When Stu started his acting career, he was coming off of a ten-year stint as a stock broker—a job that ate away at his stomach lining, that pushed him into middle age before he had time to reach his thirtieth birthday. When my first novel came out, I worked as a construction superintendent—a job that made me feel like I was starving even as my weight ballooned.

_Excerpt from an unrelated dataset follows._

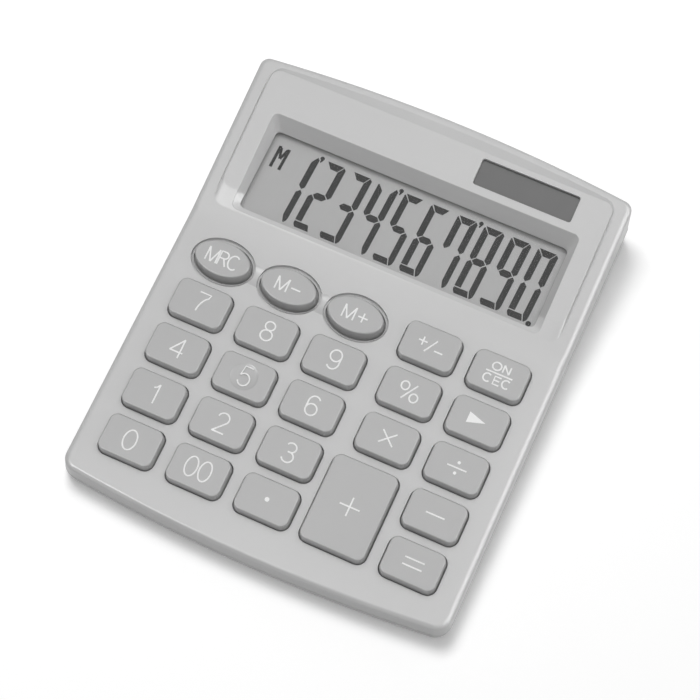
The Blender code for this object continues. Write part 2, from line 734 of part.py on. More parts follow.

Now I watch the flickers of maybes in Stu’s eyes. I feel a little like Sancho, sitting on my mule, drinking my wine, not sure yet whether or not I’ll jump in and help out if Don Quixote starts to get his ass kicked again. I reminisce about writing the screenplay and about all the childhood memories it triggered and about how time has let me and Stu take some of the pain of adolescence and turn it into a comedy. I listen to the director tell these dazzling stories about the Hollywood only insiders see. I eat my glorified salami sandwich, and even that tastes pretty fucking good. And, at this point, it doesn’t matter to me whether the movie gets made or not. Insane, stupid, or not, it’s all been pretty fun, leagues above the slow starvation of doing nothing.